Set the reel's drag light when using regular J hooks and stay close by, because you have to react quickly when a fish hits and set the hook. With Kahle or circle hooks, the fish hook themselves. That means with a strike, you can take your time and set your coffee down. Just be sure the drag is set with several pounds of pressure — you want a nice bend in that rod, so the fish hooks himself.
|If you see Pelicans diving into the water, chances are they've found schooling baitfish — and very likely, predator fish.|
Terminal Fishing Gear
Favorite leaders and hooks vary from one region to another, and the nearest small tackle shop or serious anglers on the beach can shed light on this. You basically want a leader somewhat tougher than your casting line, perhaps rigged with two baited hooks that at least partially set themselves — such as Kahle hooks — that certainly works best on pompano and a variety of other fish.
For lead weights, don't rely on just anything from your sinker box. Pyramid sinkers up to 6 ounces were designed for surf casting, because they dig into the sand. You don't want your baits rolling down the beach 50 yards in a current, crossing other angler's lines, right? In addition, carry several spider weights. These have copper legs that stick out, and really dig into the sand. A fast current makes them necessary. How fast is a fast current? An example would be the stormy weather that Texas surf anglers fish, while hoping for a run of "bull" redfish when a tropical storm (or worse) is in the Gulf of Mexico. That makes for serious tides and current.
Baits are a local situation. If you're after big predators such as bull redfish and sharks, then a big chunk of mullet is hard to beat. (The serious shark guys fishing the surf, of course, use much bigger tackle: boat tackle, and they have to deliver their big, whole fish, like a small tuna or stingray, offshore by some ingenious means. Like a balloon, surfboard or jet ski. Some guys even swim the bait offshore, with a bonito under their arm like a football, which seems dangerous and definitely NOT recommended.)
|YETI Tundra 65 Cooler|
When after a variety of smaller fish, then the usual frozen shrimp, squid or cut bait will work. If you specialize in pompano, be prepared to dig your own mole crabs (sand fleas) from wet beach sand, preferably using a rake designed for that task.

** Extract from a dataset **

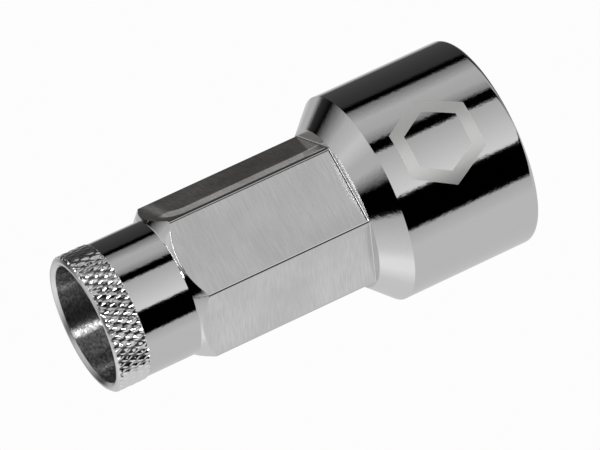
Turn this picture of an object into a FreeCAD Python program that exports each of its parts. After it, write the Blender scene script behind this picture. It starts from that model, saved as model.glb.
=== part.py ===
import FreeCAD, Part
import math
import os

# Lug nut cap: a chromed, open-ended cap that is pushed over the hexagon head
# of a 17 mm wheel bolt and makes it look like a long racing nut.
# Millimetres. The cap stands on the open end of its collar, with its axis on
# Z, its rear face at Z = 0 and its knurled nose up. Two of the hexagon's
# corners point along X, so two of its flats face along Y.

# The bolt head that the cap covers, and the socket that takes it
BOLT_HEAD_AF = 17.0          # across the flats of the bolt's head
SOCKET_CLEARANCE = 0.3       # added across the flats, so the cap pushes on by hand
SOCKET_DEPTH = 14.5          # rear face to the floor that meets the top of the head
SOCKET_RELIEF_LENGTH = 1.6   # round undercut at the floor, where the broach stops
SOCKET_RELIEF_DEPTH = 0.15   # how far the undercut passes the socket's corners
LEAD_IN_DEPTH = 0.6          # how far the mouth's cone opens past the corners
LEAD_IN_ANGLE = 45.0         # of that cone, from the axis

# Rubber ring that grips the corners of the bolt's head, in its own groove
RING_SECTION = 2.0           # width and thickness of the ring's square-cut section
RING_BEVEL = 0.6             # off its inner edges, so that the head slides in
RING_BITE = 0.8              # how far the ring reaches inside the head's corners
RING_CLEARANCE = 0.05        # between the ring and the bottom of its groove
RING_SIDE_PLAY = 0.2         # between the ring and each side of its groove
RING_HEIGHT = 4.6            # of the middle of the ring, from the rear face

# Collar and the sloping shoulder in front of it
COLLAR_WALL = 1.7            # metal left outside the ring's groove
COLLAR_LENGTH = 16.7         # rear face to the start of the shoulder
COLLAR_REAR_BEVEL = 0.45     # off the outer rear edge
COLLAR_FRONT_BEVEL = 0.2     # narrow bevel where the collar turns into the shoulder
SHOULDER_ANGLE = 43.5        # of the shoulder, from the axis

# Outer hexagon for the wheel spanner
HEX_AF = 17.0                # across its flats
HEX_LENGTH = 22.4            # from the end walls of the flats to the neck
CORNER_LAND = 0.05           # turned off each corner of the hexagon
FLAT_END_STEP = 0.14         # how far the shoulder passes the corners at the end walls
FLAT_END_ROUND = 0.4         # left by the cutter where a flat meets its end wall
HEX_NOSE_ANGLE = 45.0        # of the cone that takes the hexagon down to the neck

# Neck, knurled band and open rim
NECK_STEP = 0.25             # neck below the flats, so that a spanner passes over it
NECK_LENGTH = 6.65
NECK_WALL = 1.0              # metal between the neck and the bore
KNURL_RISE = 0.17            # crest of the knurled band above the neck
KNURL_LENGTH = 3.6
KNURL_PITCH = 1.06           # from groove to groove, round the band
KNURL_ANGLE = 29.0           # of each set of grooves, from the axis
KNURL_DEPTH = 0.34           # from crest to root
KNURL_OVERLAP = 1.15         # width of a groove over its pitch, so that the crests are sharp
RIM_BEVEL = 0.5              # outer bevel of the open rim, in front of the knurl
RIM_BORE_BEVEL = 0.25        # inner bevel of the open rim
FLOOR_BORE_BEVEL = 0.3       # bevel where the bore meets the socket's floor

# Spare length of the cutting tools beyond the metal that they cut
OVERCUT = 2.0

# Sizes that follow from the ones above
COS_30 = math.cos(math.radians(30.0))
FLATS = 6
FLAT_STEP_DEG = 360.0 / FLATS
FIRST_FLAT_DEG = FLAT_STEP_DEG / 2.0

socket_flat_r = (BOLT_HEAD_AF + SOCKET_CLEARANCE) / 2.0
socket_corner_r = socket_flat_r / COS_30
relief_r = socket_corner_r + SOCKET_RELIEF_DEPTH
mouth_r = socket_corner_r + LEAD_IN_DEPTH

head_corner_r = BOLT_HEAD_AF / 2.0 / COS_30
ring_inner_r = head_corner_r - RING_BITE
groove_r = ring_inner_r + RING_SECTION + RING_CLEARANCE
groove_width = RING_SECTION + 2.0 * RING_SIDE_PLAY

collar_r = groove_r + COLLAR_WALL
hex_flat_r = HEX_AF / 2.0
hex_corner_r = hex_flat_r / COS_30 - CORNER_LAND
neck_r = hex_flat_r - NECK_STEP
bore_r = neck_r - NECK_WALL
knurl_r = neck_r + KNURL_RISE

bevel_in = math.sin(math.radians(SHOULDER_ANGLE))
bevel_up = math.cos(math.radians(SHOULDER_ANGLE))
shoulder_tan = math.tan(math.radians(SHOULDER_ANGLE))
nose_tan = math.tan(math.radians(HEX_NOSE_ANGLE))
shoulder_end_z = COLLAR_LENGTH + (collar_r - hex_corner_r) / shoulder_tan
flat_end_z = shoulder_end_z - FLAT_END_STEP / shoulder_tan
neck_z = flat_end_z + HEX_LENGTH
nose_z = neck_z - (hex_corner_r - neck_r) / nose_tan
knurl_z = neck_z + NECK_LENGTH
knurl_end_z = knurl_z + KNURL_LENGTH
rim_z = knurl_end_z + RIM_BEVEL
knurl_root_r = knurl_r - KNURL_DEPTH
knurl_starts = round(2.0 * math.pi * knurl_r / KNURL_PITCH)
knurl_pitch = 2.0 * math.pi * knurl_r / knurl_starts
knurl_half_width = knurl_pitch * math.cos(math.radians(KNURL_ANGLE)) * KNURL_OVERLAP / 2.0


def point(radius, height):
    """A point of a turned outline, in the XZ plane."""
    return FreeCAD.Vector(radius, 0.0, height)


def outline_face(corners):
    """Face bounded by straight lines, each corner (radius, height, rounding) with its own arc."""
    count = len(corners)
    starts = []
    ends = []
    arcs = []
    for index, (radius, height, rounding) in enumerate(corners):
        here = point(radius, height)
        if rounding <= 0.0:
            starts.append(here)
            ends.append(here)
            arcs.append(None)
            continue
        before = point(*corners[index - 1][:2]) - here
        after = point(*corners[(index + 1) % count][:2]) - here
        half_angle = before.getAngle(after) / 2.0
        reach = min(rounding / math.tan(half_angle), before.Length * 0.45, after.Length * 0.45)
        arc_radius = reach * math.tan(half_angle)
        before.normalize()
        after.normalize()
        inward = (before + after).normalize()
        middle = here + inward * (arc_radius / math.sin(half_angle) - arc_radius)
        starts.append(here + before * reach)
        ends.append(here + after * reach)
        arcs.append(Part.Arc(starts[-1], middle, ends[-1]).toShape())
    edges = []
    for index in range(count):
        if arcs[index] is not None:
            edges.append(arcs[index])
        following = starts[(index + 1) % count]
        edges.append(Part.LineSegment(ends[index], following).toShape())
    return Part.Face(Part.Wire(edges))


def turned(corners):
    """Solid of revolution about Z from an outline in the XZ plane."""
    return outline_face(corners).revolve(FreeCAD.Vector(0, 0, 0), FreeCAD.Vector(0, 0, 1), 360.0)


def hexagon_prism(flat_radius, low_z, high_z):
    """Six-sided prism on the axis, with two corners along X."""
    corner_radius = flat_radius / COS_30
    corners = []
    for index in range(FLATS + 1):
        angle = math.radians(FLAT_STEP_DEG * index)
        corners.append(FreeCAD.Vector(corner_radius * math.cos(angle), corner_radius * math.sin(angle), low_z))
    return Part.Face(Part.makePolygon(corners)).extrude(FreeCAD.Vector(0, 0, high_z - low_z))


def turned_blank():
    """The bar as it leaves the lathe: collar, shoulder, round stock for the hexagon, neck and rim, bored through."""
    return turned([
        (bore_r, 0.0, 0.0),
        (collar_r - COLLAR_REAR_BEVEL, 0.0, 0.0),
        (collar_r, COLLAR_REAR_BEVEL, 0.0),
        (collar_r, COLLAR_LENGTH - COLLAR_FRONT_BEVEL, 0.0),
        (collar_r - COLLAR_FRONT_BEVEL * bevel_in, COLLAR_LENGTH + COLLAR_FRONT_BEVEL * bevel_up, 0.0),
        (hex_corner_r, shoulder_end_z, 0.0),
        (hex_corner_r, nose_z, 0.0),
        (neck_r, neck_z, 0.0),
        (neck_r, knurl_z, 0.0),
        (knurl_r, knurl_z + KNURL_RISE, 0.0),
        (knurl_r, knurl_end_z, 0.0),
        (knurl_r - RIM_BEVEL, rim_z, 0.0),
        (bore_r + RIM_BORE_BEVEL, rim_z, 0.0),
        (bore_r, rim_z - RIM_BORE_BEVEL, 0.0),
    ])


def flat_cutters():
    """One milling pass for each flat: its inner edge is rounded by the cutter, and it ends in a square wall."""
    outer = collar_r + OVERCUT
    section = outline_face([
        (hex_flat_r, flat_end_z, FLAT_END_ROUND),
        (outer, flat_end_z, 0.0),
        (outer, neck_z, 0.0),
        (hex_flat_r, neck_z, 0.0),
    ])
    section.translate(FreeCAD.Vector(0, -outer, 0))
    cutter = section.extrude(FreeCAD.Vector(0, 2.0 * outer, 0))
    cutters = []
    for index in range(FLATS):
        turned_cutter = cutter.copy()
        angle = FIRST_FLAT_DEG + FLAT_STEP_DEG * index
        turned_cutter.rotate(FreeCAD.Vector(0, 0, 0), FreeCAD.Vector(0, 0, 1), angle)
        cutters.append(turned_cutter)
    return cutters


def socket_tools():
    """What opens the collar's end: broached hexagon, its undercut, the mouth's cone and the ring's groove."""
    hexagon = hexagon_prism(socket_flat_r, -OVERCUT, SOCKET_DEPTH - SOCKET_RELIEF_LENGTH / 2.0)
    relief = turned([
        (0.0, SOCKET_DEPTH - SOCKET_RELIEF_LENGTH, 0.0),
        (relief_r, SOCKET_DEPTH - SOCKET_RELIEF_LENGTH, 0.0),
        (relief_r, SOCKET_DEPTH, 0.0),
        (bore_r + FLOOR_BORE_BEVEL, SOCKET_DEPTH, 0.0),
        (bore_r, SOCKET_DEPTH + FLOOR_BORE_BEVEL, 0.0),
        (0.0, SOCKET_DEPTH + FLOOR_BORE_BEVEL, 0.0),
    ])
    lead_tan = math.tan(math.radians(LEAD_IN_ANGLE))
    mouth = Part.makeCone(
        mouth_r + OVERCUT * lead_tan,
        0.0,
        OVERCUT + mouth_r / lead_tan,
        FreeCAD.Vector(0, 0, -OVERCUT),
        FreeCAD.Vector(0, 0, 1),
    )
    groove = Part.makeCylinder(
        groove_r,
        groove_width,
        FreeCAD.Vector(0, 0, RING_HEIGHT - groove_width / 2.0),
        FreeCAD.Vector(0, 0, 1),
    )
    return [hexagon, relief, mouth, groove]


def knurl_groove(lean):
    """One straight V groove across the band, leaning by this angle from the axis, open to the rim."""
    open_height = KNURL_DEPTH * 2.0
    open_half = knurl_half_width * 2.0
    length = 2.0 * (KNURL_LENGTH + RIM_BEVEL + OVERCUT)
    middle_z = (knurl_z + knurl_end_z) / 2.0
    start_z = middle_z - length / 2.0
    triangle = Part.makePolygon([
        FreeCAD.Vector(knurl_root_r, 0, start_z),
        FreeCAD.Vector(knurl_root_r + open_height, open_half, start_z),
        FreeCAD.Vector(knurl_root_r + open_height, -open_half, start_z),
        FreeCAD.Vector(knurl_root_r, 0, start_z),
    ])
    groove = Part.Face(triangle).extrude(FreeCAD.Vector(0, 0, length))
    groove.rotate(FreeCAD.Vector(0, 0, middle_z), FreeCAD.Vector(1, 0, 0), lean)
    band = Part.makeBox(
        OVERCUT + KNURL_DEPTH,
        4.0 * OVERCUT,
        rim_z + OVERCUT - knurl_z - KNURL_RISE / 2.0,
        FreeCAD.Vector(knurl_root_r - KNURL_DEPTH, -2.0 * OVERCUT, knurl_z + KNURL_RISE / 2.0),
    )
    return groove.common(band)


def knurl_grooves():
    """Both crossing sets of grooves, all the way round the band."""
    grooves = []
    for lean in (KNURL_ANGLE, -KNURL_ANGLE):
        groove = knurl_groove(lean)
        for index in range(knurl_starts):
            turned_groove = groove.copy()
            angle = 360.0 * index / knurl_starts
            turned_groove.rotate(FreeCAD.Vector(0, 0, 0), FreeCAD.Vector(0, 0, 1), angle)
            grooves.append(turned_groove)
    return grooves


def cap_body():
    """The one metal piece: turned, milled, broached and knurled, then plated."""
    return turned_blank().cut(flat_cutters() + socket_tools()).cut(knurl_grooves())


def grip_ring():
    """Rubber ring with a square-cut section and bevelled inner edges, lying in the socket's groove."""
    outer = ring_inner_r + RING_SECTION
    low = RING_HEIGHT - RING_SECTION / 2.0
    high = RING_HEIGHT + RING_SECTION / 2.0
    return turned([
        (outer, low, 0.0),
        (outer, high, 0.0),
        (ring_inner_r + RING_BEVEL, high, 0.0),
        (ring_inner_r, high - RING_BEVEL, 0.0),
        (ring_inner_r, low + RING_BEVEL, 0.0),
        (ring_inner_r + RING_BEVEL, low, 0.0),
    ])


def single_solid(shape):
    """The one solid that a cut leaves, without its compound."""
    return shape.Solids[0]


os.makedirs("parts", exist_ok=True)
single_solid(cap_body()).exportStep("parts/cap_body.step")
single_solid(grip_ring()).exportStep("parts/grip_ring.step")
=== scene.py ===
import math

import bmesh
import bpy
from mathutils import Matrix, Vector, noise


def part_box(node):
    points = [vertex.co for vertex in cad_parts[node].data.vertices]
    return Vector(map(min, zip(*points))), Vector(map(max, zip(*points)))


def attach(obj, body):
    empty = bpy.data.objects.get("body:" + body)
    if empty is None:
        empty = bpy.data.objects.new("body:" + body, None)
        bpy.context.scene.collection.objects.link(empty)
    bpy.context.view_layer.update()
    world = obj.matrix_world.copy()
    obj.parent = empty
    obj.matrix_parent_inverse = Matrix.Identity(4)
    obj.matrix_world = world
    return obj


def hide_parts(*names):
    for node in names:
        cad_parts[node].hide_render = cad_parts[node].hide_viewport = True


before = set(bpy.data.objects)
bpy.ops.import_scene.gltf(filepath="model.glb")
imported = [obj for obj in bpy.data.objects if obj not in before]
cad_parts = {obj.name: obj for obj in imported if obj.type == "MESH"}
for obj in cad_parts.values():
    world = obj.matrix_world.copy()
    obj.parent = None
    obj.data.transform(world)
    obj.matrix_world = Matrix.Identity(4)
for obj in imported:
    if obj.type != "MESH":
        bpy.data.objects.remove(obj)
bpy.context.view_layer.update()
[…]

Keep your bait fresh and snug in an ice chest or cooler, something most fish will appreciate.
Artificial Fishing Baits
As for artificial baits, carry a small selection. Artifical baits such as spoons are always good, and fishing with topwater plugs in fairly calm weather are great on feeding fish. Mullet-imitation lures are useful, especially during the fall mullet run, when all good finger mullet point their noses south, running in huge schools towards the southern latitudes. This draws attention from countless predators, and these feeding frenzies can be spotted from afar, either from whitewater action or diving pelicans and terns. The first good cold front of autumn usually triggers this action.

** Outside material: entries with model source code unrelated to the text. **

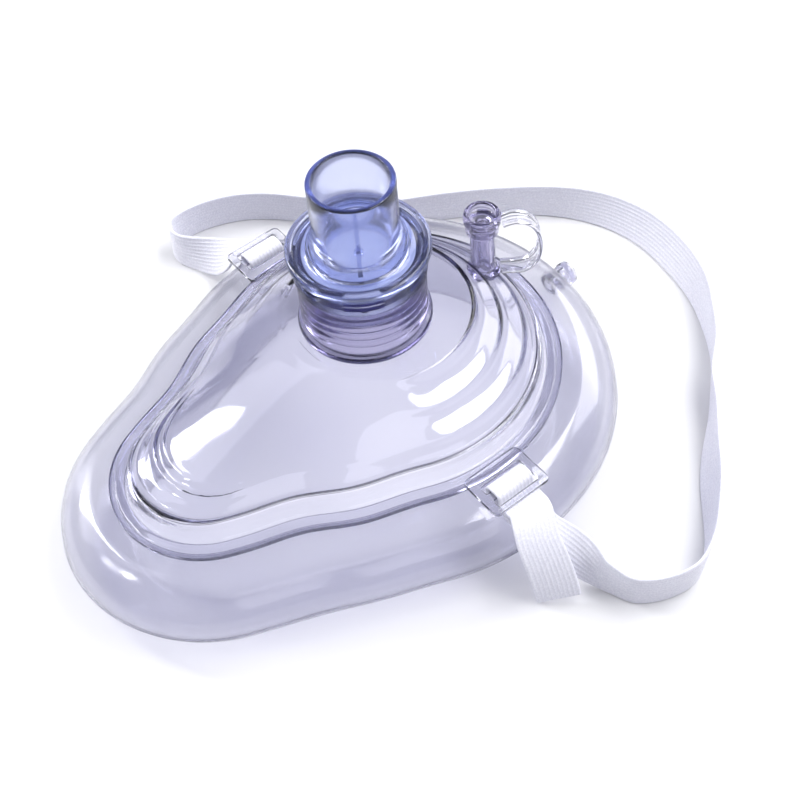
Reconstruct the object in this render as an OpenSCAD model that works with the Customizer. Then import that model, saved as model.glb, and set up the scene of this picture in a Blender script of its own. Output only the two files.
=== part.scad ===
// Resuscitation face mask with a one-way valve, an inflated cushion, an oxygen inlet
// and an elastic head strap. The chin end points to +X, the nose end to -X.

/* [Mask outline] */
// Radius of the flange around the chin
chin_r = 44.3; // [42:0.1:46]
// Radius of the flange around the nose
nose_r = 24; // [22:0.1:26]
// Distance between the centres of the chin and nose arcs
arc_gap = 52.4; // [48:0.1:56]
// How far each side swells near the cheek and draws in near the nose
side_wave = 1.3; // [0:0.1:2]
// Distance from the model's origin to the axis of the valve
neck_x = 10; // [10:0.1:10]

/* [Heights] */
// Upper face of the flange above the table
flange_z = 22; // [22:0.1:22]
// Flat top of the dome, where the collar stands
dome_z = 41.6; // [41:0.1:43]
// Joint between the collar and the valve
collar_z = 57.9; // [57:0.1:59]
// Lip of the mouthpiece
top_z = 84.7; // [83:0.1:90]

/* [Shell] */
// Thickness of the flange
flange_t = 1.8; // [1.8:0.1:1.8]
// Thickness of the dome's wall
wall_t = 1.3; // [1.2:0.1:1.6]
// Width of the flat flange before the fold begins
flange_w = 3.8; // [3.5:0.1:4]
// Distance from the flange's edge to the stiff crown
crown_inset = 6.3; // [6:0.1:7]
// Height of the fold, from the flange up to the edge of the crown
fold_rise = 5; // [4:0.1:6]
// Radius of the round shoulder at the top of the dome
shoulder_r = 23; // [22:0.1:24]

/* [Valve] */
// Outer radius of the mouthpiece tube
mouth_r = 10; // [9.5:0.1:11]
// Wall of the mouthpiece tube
mouth_wall = 1.4; // [1:0.1:2]
// Radius of the socket in the collar
socket_r = 11.2; // [11.2:0.1:11.2]
// Largest radius of the valve drum
drum_r = 16.8; // [16.5:0.1:17.5]
// How far the valve is turned in the collar
valve_turn = 56; // [0:1:359]
// Number of outlet windows around the drum
window_count = 6; // [4:1:8]

/* [Oxygen inlet] */
// Distance from the valve's axis to the oxygen inlet
oxygen_gap = 36.5; // [35:0.1:37.5]
// Radius of the cap on the oxygen inlet
cap_r = 4.7; // [4.2:0.1:5]

/* [Strap] */
// Width of the elastic strap
strap_w = 10.5; // [9:0.5:11]
// Thickness of the elastic strap
strap_t = 0.9; // [0.7:0.1:0.9]

/* [Hidden] */
$fn = 96;

// Fit between a pin and its hole, on the radius
fit_gap = 0.05;

// Points around half of the mask: chin arc, side, nose arc
chin_n = 16;
side_n = 6;
nose_n = 10;
half_n = chin_n + side_n + nose_n;
chin_x = neck_x + 3.6;
nose_x = chin_x - arc_gap;
side_angle = acos((nose_r - chin_r) / arc_gap);
side_normal = [cos(side_angle), sin(side_angle)];

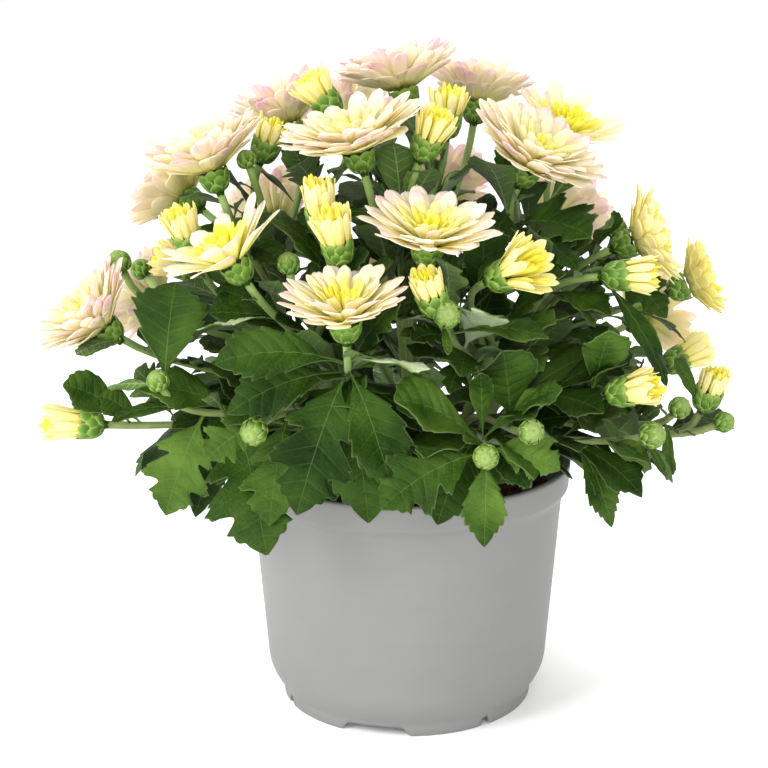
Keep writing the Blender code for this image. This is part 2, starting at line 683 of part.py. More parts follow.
def soil_object():
    def inner_radius(height):
        """Radius of the pot's inside at a height."""
        wall = POT_PROFILE[-4:-1]
        for (r1, z1), (r0, z0) in zip(wall, wall[1:]):
            if z0 <= height <= z1:
                return r0 + (r1 - r0) * (height - z0) / (z1 - z0)
        return wall[-1][0]

    heights = (FLOOR_TOP + GAP, SOIL_LOW)
    profile = [(0.0, heights[0])]
    profile += [(inner_radius(z) - GAP - 0.15, z) for z in heights]
    profile += [(inner_radius(SOIL_TOP) - GAP - 0.6, SOIL_TOP - 0.5), (38.0, SOIL_TOP), (16.0, SOIL_TOP), (0.0, SOIL_TOP)]
    soil = make_object("soil", [turned_profile(profile, SOIL_SIDES, soil_unevenness)], "soil")
    holes = []
    for (x, y), _ in STEMS.values():
        bottom = Vector((x, y, SOIL_TOP - HOLE_DEPTH))
        radius = STEM_RADIUS[0] + GAP + 0.35
        holes.append(tube([bottom, Vector((x, y, SOIL_TOP + 6))], (radius, radius), 8))
    boolean(soil, [make_object("hole", [hole], "soil") for hole in holes], "DIFFERENCE")
    return soil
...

While you're at it, keep a pair of needle nose pliers on that belt and a small fillet knife handy. Ever try digging treble hooks out of a flopping, toothy bluefish or Spanish mackerel with your bare hands? It's not as fun as it sounds.

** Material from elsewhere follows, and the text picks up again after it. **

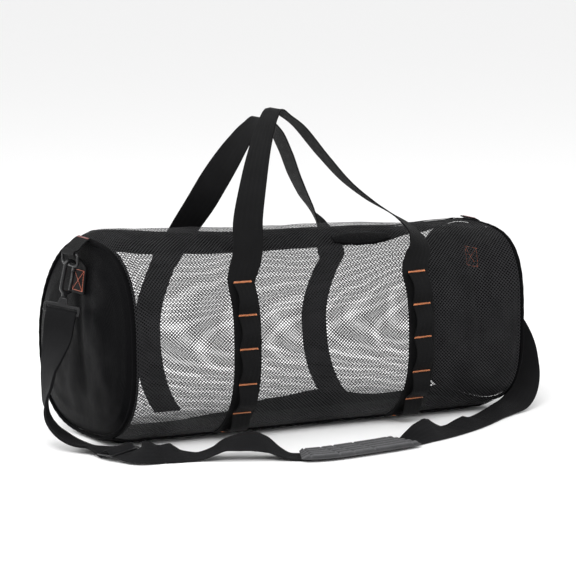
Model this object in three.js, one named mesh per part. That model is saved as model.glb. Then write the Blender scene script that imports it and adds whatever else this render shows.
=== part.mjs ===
// A mesh dive gear bag: a round duffel of net with solid cloth ends and base, a zip along its
// back shoulder, two long webbing handles held up together, and a loose shoulder strap.
// Millimetres, +Z up, X along the bag, the front wall towards -Y, the floor at z = 0.
import * as THREE from "three";

// Driving dimensions of the barrel
const bagLength = 600;
const bagWidth = 292;
const bagHeight = 272;
const widestAt = 0.46;
const endLift = 7;
const footDepth = 3;
const netWall = 2;
const clothWall = 1.8;
const seamGap = 0.4;
const sewnGap = 0.9;

// Driving dimensions of the webbing and of the hardware
const webbingWidth = 40;
const webbingThick = 1.8;
const daisyWidth = 27;
const daisyStand = 9;
const strapStation = 133;
const handleRise = { front: 157, back: 141 };
const bindingRadius = 2.6;
const panelPuff = 12;
const zipTape = 23;
const zipTeethWidth = 5;
const zipAt = 204.5;
const tabWidth = 38;
const tabReach = 19;
const ringThick = 4;
const ringWide = 50;
const ringTall = 20;
const hookBar = 5;
const hookWide = 18;
const hookTall = 44;
const hookLean = 12.5;
const hookSwivel = 33;
const swivelTall = 8;
const strapLoopBar = 4.5;
const strapLoopTall = 14;
const padLength = 172;
const padWidth = 60;
const padThick = 5;
const strapHem = 48;
const padCorner = 7;
const adjusterBar = 3.6;
const adjusterThick = 2;
const slotLength = 10.8;

const deg = Math.PI / 180;
const halfLength = bagLength / 2;
const sideways = new THREE.Vector3(0, 1, 0);

// How the barrel changes from its left end to its right end, as shares of half its length and
// of its height. frontTop and backTop are how square the section's upper quarters are: 2 is an
// ellipse, more is squarer, less is flatter. The last two columns are the base panel's edges, in
// degrees from straight down.
const stations = [
  { along: -1.0, height: 0.985, lift: 1.0, frontTop: 2.9, backTop: 1.85, baseFront: 33, baseBack: 20 },
  { along: -0.9, height: 1.026, lift: 0.0, frontTop: 2.8, backTop: 1.75, baseFront: 33, baseBack: 20 },
  { along: -0.5, height: 1.012, lift: 0.0, frontTop: 2.5, backTop: 1.4, baseFront: 33, baseBack: 20 },
  { along: -0.2, height: 0.992, lift: 0.0, frontTop: 2.5, backTop: 1.38, baseFront: 33, baseBack: 26 },
  { along: 0.1, height: 0.987, lift: 0.0, frontTop: 2.5, backTop: 1.38, baseFront: 33, baseBack: 36 },
  { along: 0.38, height: 0.978, lift: 0.0, frontTop: 2.6, backTop: 1.4, baseFront: 33, baseBack: 40 },
  { along: 0.65, height: 0.958, lift: 0.0, frontTop: 2.8, backTop: 1.5, baseFront: 33, baseBack: 31 },
  { along: 0.9, height: 0.952, lift: 0.0, frontTop: 3.3, backTop: 1.95, baseFront: 33, baseBack: 32 },
  { along: 1.0, height: 0.952, lift: 1.0, frontTop: 3.6, backTop: 2.15, baseFront: 33, baseBack: 32 },
];
const bottomSquareness = 2.6;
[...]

|Serious surf angler with long rods mounted in his vehicle.|
Other Surf Fishing Considerations
Getting to the beach is a requirement, and that means either hiking in or driving on sand. The hiking is healthy, but you'll need a packframe, at least, to carry gear. Or some sort of cart with inflatable wheels that works on soft sand.
If you're going to drive on the beach, like they do on North Carolina's Outer Banks or Padre Island in Texas, a four-wheel drive vehicle is necessary. With or without four-wheel, you should drop your tire pressure down to 24 pounds or lower, so those tires can better grab the sand. Back on the highway, keep your speed down until arriving at the nearest gas station, which will likely has an air pressure machine to re-fill those tires. A tire gauge in your glove box is mandatory, of course. Be sure to carry a spare tire, and a flat, sturdy board to support the tire jack. (That same board is handy for cutting bait).
|Bluefish often feed in the surf when they hem in schools of smaller baitfish. They're not picky and will hit jigs, spoons and plugs|
Years ago in college days, we often managed 40 miles of beach driving on Padre Island, using my Volkswagon Thing. We did so without a spare tire, since space was tight. One morning after some hard driving, someone heard a sss---sss---sss outside the car, and yelled to turn down the radio. We stopped and glumly watched the tire going flat, with a catfish spine sticking out of the sidewall. Forty miles from pavement, but we had arrived at our spot, so we pulled out the tackle.
It was a good day to fish. Six hours later, a moving dot appeared on the hot and shimmering sand dune horizon. It was a Volkswagen bus, arriving to camp and fish. They cheerfully lent us their spare tire and we found a handy piece of driftwood to place under the jack, changing our flat. We soon sped away in a cloud of sand, to return next day with their tire—and to fish again
Our friends back home were amazed to hear the tale. Some called it living right, while others spoke of Karma. We'd had no negative vibes that day, the fishing was too good, and that must have counted for something. The surf and sun were perfect, and we'd caught a heavy stringer of pompano, flounder and whiting. It never occurred that we might not make it home that day.
Such is the optimism of youth. These days I pack a little more carefully, even carry a tow chain in case we get bogged down. Or we might see another vehicle stuck, spinning their tires and asking for assistance.
Surf fishermen have to stick together, because quite often, we're the only people out there — alone on a wide expanse of breaking waves on sand.